In some states, local government actors have responded to the growing threat of COVID-19 by taking steps to reduce jail populations and to limit the number of people being admitted to jails. Police departments are also adjusting by issuing citation and misdemeanor summons for certain offenses. But while local government officials have begun tackling the risk that jail populations pose, little movement has occurred to reduce prison populations and the attendant risk of transmission of COVID-19 to people serving sentences in prisons, prison employees, their families, and their communities.
If states are serious about preventing the spread of COVID-19, they must take immediate action to reduce the number of people in state prisons. While every state’s mechanisms will differ according to constitutional and statutory provisions, there are a number of actions that state actors — including governors — can take.
See Appendix for a state-by-state overview of these legal mechanisms.

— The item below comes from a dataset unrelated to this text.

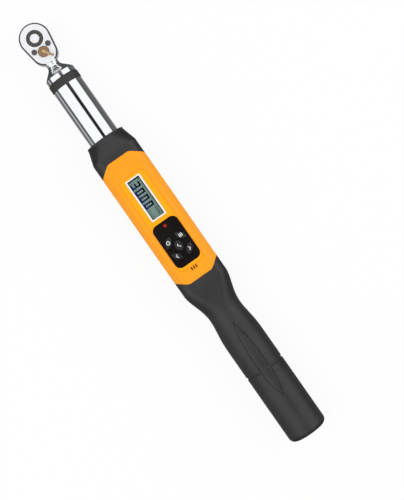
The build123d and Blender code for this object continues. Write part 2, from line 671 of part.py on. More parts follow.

April 14, 2020 at 06:22 PM | Permalink
Comments
The inmates here in Kentucky are terrified, as they sit in horribly over-crowded jails and prisons. Kentucky's prisons have long been so over-crowded that the lowest level of felony inmates (Class D inmates) all serve their time in county jails. This is a powder keg worse than nursing homes, just waiting for the Coronavirus to explode thru them. Although few now remember it, the Class D Jail Program was originally designed as the settlement for a huge and embarrassing lawsuit brought against the Ky. Dept. of Corrections by 110 of the 120 County Judge-Executives in Kentucky. At that time, only 110 out of 120 counties in Ky. had a county jail. Today, only 82 counties have county jails, and they are almost all full to overflowing. Under Ky. law, the cost of pre-trial incarceration of defendants who aren't released on bond falls to the county. But the day after a defendant is sentenced, under Ky. law the Department of Corrections is responsible for paying for defendants' incarceration. The state must pay the cost of the defendant serving his sentence. Eventually, the County Judge-Executives began to realize that most Judge's grant jail credit toward the sentence, which means that the county should be reimbursed for that time in the county jail, since it ultimately goes toward the defendant serving his sentence. Over time, these sums became huge, billions of dollars. For several years, the Legislature rebuffed the efforts of the Judge-Executives to negotiate some reimbursement for the jail credit awarded at sentencing. When the 110 Judge-Executives filed suit in Franklin County Circuit Court, they were seeking reimbursements of $110 million per year, for the past 10 years (a total of $1.1 billion). For political and financial reasons, this case was quickly settled, without the Dept. of Corrections paying any money. Rather, the Dept. of Corrections agreed that going forward, all Class D inmates would serve their sentences in county jails, and the Dept. of Corrections would pay them a per diem, to prop up the cost of operating the jails. In most Kentucky counties, the single largest cost for the county government is operating the county jail. And now, all of those inmates in Kentucky's over-crowded jails and prisons are sitting ducks for the Coronavirus.